* **GIVEN TASK**
Each line from the one containing "lefts = swag.corners[1:1 + len(cuts)]" through the one containing "obj.matrix_world = world" must be echoed exactly, endpoints included, and every other line omitted.

* **DATA IN THIS EXERCISE**
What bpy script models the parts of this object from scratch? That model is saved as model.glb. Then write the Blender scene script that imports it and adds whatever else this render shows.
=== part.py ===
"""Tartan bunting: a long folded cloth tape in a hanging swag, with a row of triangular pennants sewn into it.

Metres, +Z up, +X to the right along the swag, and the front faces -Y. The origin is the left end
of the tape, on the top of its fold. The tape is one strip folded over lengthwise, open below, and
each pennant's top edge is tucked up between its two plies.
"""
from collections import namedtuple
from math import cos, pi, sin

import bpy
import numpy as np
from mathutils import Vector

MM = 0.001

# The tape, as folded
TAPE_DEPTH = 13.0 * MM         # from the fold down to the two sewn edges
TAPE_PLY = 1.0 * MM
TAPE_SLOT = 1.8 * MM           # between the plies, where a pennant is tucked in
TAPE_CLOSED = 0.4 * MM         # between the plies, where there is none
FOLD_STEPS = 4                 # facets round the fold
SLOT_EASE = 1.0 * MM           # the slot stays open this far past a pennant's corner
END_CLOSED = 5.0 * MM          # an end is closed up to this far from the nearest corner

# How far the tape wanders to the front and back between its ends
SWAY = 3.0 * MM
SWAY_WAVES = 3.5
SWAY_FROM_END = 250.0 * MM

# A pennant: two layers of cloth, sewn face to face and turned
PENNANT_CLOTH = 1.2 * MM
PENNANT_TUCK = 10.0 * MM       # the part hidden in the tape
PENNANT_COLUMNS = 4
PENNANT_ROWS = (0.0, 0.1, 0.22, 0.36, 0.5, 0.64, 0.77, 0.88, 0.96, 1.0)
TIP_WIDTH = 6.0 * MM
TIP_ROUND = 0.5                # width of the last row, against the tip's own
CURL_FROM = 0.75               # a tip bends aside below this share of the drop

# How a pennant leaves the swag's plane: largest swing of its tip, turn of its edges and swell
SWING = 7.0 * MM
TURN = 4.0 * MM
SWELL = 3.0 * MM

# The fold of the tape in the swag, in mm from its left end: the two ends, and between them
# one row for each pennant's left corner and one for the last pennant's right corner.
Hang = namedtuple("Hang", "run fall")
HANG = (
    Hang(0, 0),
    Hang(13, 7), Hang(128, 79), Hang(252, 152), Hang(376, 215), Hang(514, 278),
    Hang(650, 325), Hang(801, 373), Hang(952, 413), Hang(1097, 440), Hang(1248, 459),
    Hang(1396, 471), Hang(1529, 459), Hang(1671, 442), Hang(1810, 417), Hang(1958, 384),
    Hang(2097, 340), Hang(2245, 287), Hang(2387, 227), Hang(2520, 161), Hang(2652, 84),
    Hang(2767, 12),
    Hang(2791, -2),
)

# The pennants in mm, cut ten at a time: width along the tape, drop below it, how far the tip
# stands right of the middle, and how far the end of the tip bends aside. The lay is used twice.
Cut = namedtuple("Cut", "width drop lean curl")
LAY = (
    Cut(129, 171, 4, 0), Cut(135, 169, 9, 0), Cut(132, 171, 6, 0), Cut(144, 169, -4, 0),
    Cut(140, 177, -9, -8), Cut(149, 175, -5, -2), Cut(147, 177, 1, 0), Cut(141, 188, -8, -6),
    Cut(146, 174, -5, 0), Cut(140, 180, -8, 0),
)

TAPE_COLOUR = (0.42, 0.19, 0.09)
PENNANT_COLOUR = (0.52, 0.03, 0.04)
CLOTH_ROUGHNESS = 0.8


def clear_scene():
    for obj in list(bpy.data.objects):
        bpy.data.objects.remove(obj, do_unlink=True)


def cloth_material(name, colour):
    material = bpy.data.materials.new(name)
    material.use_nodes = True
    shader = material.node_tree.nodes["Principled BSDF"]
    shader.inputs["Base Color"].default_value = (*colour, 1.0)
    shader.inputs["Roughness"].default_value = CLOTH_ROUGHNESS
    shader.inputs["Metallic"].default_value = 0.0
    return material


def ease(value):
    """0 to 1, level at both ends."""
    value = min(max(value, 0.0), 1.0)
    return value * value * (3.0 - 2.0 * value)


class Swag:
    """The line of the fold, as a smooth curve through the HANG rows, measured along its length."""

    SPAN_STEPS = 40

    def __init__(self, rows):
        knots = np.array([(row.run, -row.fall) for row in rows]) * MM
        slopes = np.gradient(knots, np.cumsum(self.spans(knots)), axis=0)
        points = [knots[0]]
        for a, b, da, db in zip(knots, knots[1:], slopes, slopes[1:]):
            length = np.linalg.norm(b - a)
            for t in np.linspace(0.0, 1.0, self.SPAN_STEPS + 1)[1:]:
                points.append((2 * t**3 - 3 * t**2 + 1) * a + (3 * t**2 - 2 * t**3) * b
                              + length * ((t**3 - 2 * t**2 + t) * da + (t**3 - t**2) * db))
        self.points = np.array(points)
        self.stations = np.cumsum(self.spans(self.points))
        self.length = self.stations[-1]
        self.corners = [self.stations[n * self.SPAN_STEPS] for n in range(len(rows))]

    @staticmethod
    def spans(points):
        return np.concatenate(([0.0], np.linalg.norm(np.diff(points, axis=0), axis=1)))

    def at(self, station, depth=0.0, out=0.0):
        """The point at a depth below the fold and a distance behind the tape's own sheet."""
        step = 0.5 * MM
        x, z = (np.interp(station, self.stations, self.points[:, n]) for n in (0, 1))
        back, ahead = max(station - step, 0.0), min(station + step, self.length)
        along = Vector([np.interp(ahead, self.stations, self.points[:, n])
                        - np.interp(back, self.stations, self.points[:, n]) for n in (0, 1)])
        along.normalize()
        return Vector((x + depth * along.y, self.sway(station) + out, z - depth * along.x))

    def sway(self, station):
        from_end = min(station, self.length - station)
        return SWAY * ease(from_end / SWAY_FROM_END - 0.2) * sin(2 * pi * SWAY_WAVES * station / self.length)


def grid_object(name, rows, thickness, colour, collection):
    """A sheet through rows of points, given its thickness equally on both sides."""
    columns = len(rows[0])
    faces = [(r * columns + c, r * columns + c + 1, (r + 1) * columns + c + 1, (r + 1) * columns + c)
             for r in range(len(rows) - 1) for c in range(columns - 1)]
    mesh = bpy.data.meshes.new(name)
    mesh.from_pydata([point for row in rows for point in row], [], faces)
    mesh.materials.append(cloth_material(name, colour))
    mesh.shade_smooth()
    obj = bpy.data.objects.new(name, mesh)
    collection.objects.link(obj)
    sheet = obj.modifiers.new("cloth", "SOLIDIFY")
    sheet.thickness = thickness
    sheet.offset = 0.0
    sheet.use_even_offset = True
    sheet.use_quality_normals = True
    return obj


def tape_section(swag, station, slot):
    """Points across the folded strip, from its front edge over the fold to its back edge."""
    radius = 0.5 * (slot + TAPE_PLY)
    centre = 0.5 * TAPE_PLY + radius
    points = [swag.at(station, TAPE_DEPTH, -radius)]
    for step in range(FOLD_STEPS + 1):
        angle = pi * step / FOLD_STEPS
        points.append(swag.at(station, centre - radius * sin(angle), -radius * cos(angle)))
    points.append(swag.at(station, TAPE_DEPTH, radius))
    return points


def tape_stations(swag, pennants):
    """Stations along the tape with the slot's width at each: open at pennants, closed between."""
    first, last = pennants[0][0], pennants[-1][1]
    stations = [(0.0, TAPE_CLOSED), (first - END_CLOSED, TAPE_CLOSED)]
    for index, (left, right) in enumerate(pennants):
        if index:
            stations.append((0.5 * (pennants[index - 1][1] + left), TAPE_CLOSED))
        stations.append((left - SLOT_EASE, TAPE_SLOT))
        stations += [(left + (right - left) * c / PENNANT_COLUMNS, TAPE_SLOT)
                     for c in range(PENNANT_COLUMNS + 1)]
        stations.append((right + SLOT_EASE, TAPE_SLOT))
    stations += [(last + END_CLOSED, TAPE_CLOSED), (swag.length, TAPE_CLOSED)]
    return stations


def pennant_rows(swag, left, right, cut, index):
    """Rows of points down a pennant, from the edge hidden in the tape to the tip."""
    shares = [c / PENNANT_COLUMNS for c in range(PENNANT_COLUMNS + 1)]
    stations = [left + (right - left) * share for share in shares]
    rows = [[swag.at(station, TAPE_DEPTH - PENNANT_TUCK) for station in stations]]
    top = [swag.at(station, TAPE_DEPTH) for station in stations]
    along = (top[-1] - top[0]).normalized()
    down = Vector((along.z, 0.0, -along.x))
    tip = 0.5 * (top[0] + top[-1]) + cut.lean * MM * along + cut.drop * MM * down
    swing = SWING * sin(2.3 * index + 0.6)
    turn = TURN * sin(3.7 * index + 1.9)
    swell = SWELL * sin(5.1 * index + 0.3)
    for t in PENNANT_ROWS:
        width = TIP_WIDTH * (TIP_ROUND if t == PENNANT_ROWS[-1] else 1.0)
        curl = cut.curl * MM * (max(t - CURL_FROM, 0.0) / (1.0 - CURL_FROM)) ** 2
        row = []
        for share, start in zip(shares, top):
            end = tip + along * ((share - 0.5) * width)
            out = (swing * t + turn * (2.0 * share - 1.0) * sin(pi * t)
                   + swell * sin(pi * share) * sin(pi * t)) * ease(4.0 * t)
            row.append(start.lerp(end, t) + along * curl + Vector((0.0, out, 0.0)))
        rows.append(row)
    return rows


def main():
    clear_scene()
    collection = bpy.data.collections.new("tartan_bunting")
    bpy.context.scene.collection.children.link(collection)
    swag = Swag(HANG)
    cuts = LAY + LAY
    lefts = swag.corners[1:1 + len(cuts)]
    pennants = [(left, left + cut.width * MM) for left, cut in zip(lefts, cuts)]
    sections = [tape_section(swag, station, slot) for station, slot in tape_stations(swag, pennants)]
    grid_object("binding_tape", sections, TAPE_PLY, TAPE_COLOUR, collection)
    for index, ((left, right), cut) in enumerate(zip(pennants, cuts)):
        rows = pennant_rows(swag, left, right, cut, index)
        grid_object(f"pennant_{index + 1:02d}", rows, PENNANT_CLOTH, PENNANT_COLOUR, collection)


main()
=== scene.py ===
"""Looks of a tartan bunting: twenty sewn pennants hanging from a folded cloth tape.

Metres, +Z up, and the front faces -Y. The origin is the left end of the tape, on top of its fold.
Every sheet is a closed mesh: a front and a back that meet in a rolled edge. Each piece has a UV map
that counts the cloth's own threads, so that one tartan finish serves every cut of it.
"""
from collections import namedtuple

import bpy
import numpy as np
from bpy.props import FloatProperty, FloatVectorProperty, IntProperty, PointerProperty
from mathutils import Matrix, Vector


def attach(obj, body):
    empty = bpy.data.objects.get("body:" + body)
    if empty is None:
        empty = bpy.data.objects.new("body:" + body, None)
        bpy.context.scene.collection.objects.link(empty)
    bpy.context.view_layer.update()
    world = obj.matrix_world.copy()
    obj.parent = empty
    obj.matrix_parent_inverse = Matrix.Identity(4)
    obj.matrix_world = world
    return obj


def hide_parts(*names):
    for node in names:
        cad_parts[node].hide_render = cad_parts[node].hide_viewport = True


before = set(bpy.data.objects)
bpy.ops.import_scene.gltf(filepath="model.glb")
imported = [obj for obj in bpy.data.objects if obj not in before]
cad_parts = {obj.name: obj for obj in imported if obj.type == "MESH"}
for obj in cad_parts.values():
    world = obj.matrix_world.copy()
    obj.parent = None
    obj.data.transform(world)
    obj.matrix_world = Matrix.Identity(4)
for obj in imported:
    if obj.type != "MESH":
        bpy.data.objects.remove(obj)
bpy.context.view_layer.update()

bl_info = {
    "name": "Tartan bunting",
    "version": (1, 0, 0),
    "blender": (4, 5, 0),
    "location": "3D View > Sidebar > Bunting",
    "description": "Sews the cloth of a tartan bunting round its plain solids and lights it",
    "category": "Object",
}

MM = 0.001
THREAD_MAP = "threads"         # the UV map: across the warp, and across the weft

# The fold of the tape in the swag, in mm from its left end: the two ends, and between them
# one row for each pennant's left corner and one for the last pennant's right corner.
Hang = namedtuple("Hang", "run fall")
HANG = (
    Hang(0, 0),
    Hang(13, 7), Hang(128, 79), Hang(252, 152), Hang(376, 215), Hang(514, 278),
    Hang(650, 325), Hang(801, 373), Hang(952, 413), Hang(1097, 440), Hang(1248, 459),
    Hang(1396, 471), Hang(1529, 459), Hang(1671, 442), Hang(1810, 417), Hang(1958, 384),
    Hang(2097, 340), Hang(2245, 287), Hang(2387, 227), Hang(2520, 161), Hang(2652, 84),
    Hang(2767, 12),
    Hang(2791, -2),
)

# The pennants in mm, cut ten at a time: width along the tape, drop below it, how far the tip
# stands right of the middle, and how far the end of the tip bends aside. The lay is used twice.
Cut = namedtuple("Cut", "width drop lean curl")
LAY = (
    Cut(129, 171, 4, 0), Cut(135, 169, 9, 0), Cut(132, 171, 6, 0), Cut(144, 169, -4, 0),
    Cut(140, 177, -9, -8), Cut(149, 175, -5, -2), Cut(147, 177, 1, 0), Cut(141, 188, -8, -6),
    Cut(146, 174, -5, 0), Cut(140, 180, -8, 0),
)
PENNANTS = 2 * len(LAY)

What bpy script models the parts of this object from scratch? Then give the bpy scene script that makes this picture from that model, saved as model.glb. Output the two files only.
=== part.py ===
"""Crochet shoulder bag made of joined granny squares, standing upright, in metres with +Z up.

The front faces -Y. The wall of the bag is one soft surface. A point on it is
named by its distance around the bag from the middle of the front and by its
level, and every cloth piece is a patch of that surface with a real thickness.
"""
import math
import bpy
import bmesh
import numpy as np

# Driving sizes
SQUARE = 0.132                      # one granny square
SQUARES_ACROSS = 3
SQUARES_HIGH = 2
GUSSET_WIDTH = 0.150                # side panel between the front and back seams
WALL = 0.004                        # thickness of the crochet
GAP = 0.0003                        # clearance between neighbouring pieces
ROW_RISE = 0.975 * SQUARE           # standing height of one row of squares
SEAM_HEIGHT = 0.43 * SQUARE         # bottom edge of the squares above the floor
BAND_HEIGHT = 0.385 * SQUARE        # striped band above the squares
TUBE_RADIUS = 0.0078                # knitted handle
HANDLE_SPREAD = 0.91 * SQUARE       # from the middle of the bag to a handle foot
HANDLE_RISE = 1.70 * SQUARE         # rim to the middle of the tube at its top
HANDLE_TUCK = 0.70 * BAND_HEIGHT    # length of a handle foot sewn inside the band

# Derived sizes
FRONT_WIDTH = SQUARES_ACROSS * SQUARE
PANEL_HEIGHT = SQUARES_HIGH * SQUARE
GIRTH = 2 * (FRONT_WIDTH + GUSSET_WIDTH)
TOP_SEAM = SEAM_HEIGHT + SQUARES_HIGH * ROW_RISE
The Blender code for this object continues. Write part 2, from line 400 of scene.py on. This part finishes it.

* **WRITTEN SOLUTION**
    lefts = swag.corners[1:1 + len(cuts)]
    pennants = [(left, left + cut.width * MM) for left, cut in zip(lefts, cuts)]
    sections = [tape_section(swag, station, slot) for station, slot in tape_stations(swag, pennants)]
    grid_object("binding_tape", sections, TAPE_PLY, TAPE_COLOUR, collection)
    for index, ((left, right), cut) in enumerate(zip(pennants, cuts)):
        rows = pennant_rows(swag, left, right, cut, index)
        grid_object(f"pennant_{index + 1:02d}", rows, PENNANT_CLOTH, PENNANT_COLOUR, collection)


main()
=== scene.py ===
"""Looks of a tartan bunting: twenty sewn pennants hanging from a folded cloth tape.

Metres, +Z up, and the front faces -Y. The origin is the left end of the tape, on top of its fold.
Every sheet is a closed mesh: a front and a back that meet in a rolled edge. Each piece has a UV map
that counts the cloth's own threads, so that one tartan finish serves every cut of it.
"""
from collections import namedtuple

import bpy
import numpy as np
from bpy.props import FloatProperty, FloatVectorProperty, IntProperty, PointerProperty
from mathutils import Matrix, Vector


def attach(obj, body):
    empty = bpy.data.objects.get("body:" + body)
    if empty is None:
        empty = bpy.data.objects.new("body:" + body, None)
        bpy.context.scene.collection.objects.link(empty)
    bpy.context.view_layer.update()
    world = obj.matrix_world.copy()
    obj.parent = empty
    obj.matrix_parent_inverse = Matrix.Identity(4)
    obj.matrix_world = world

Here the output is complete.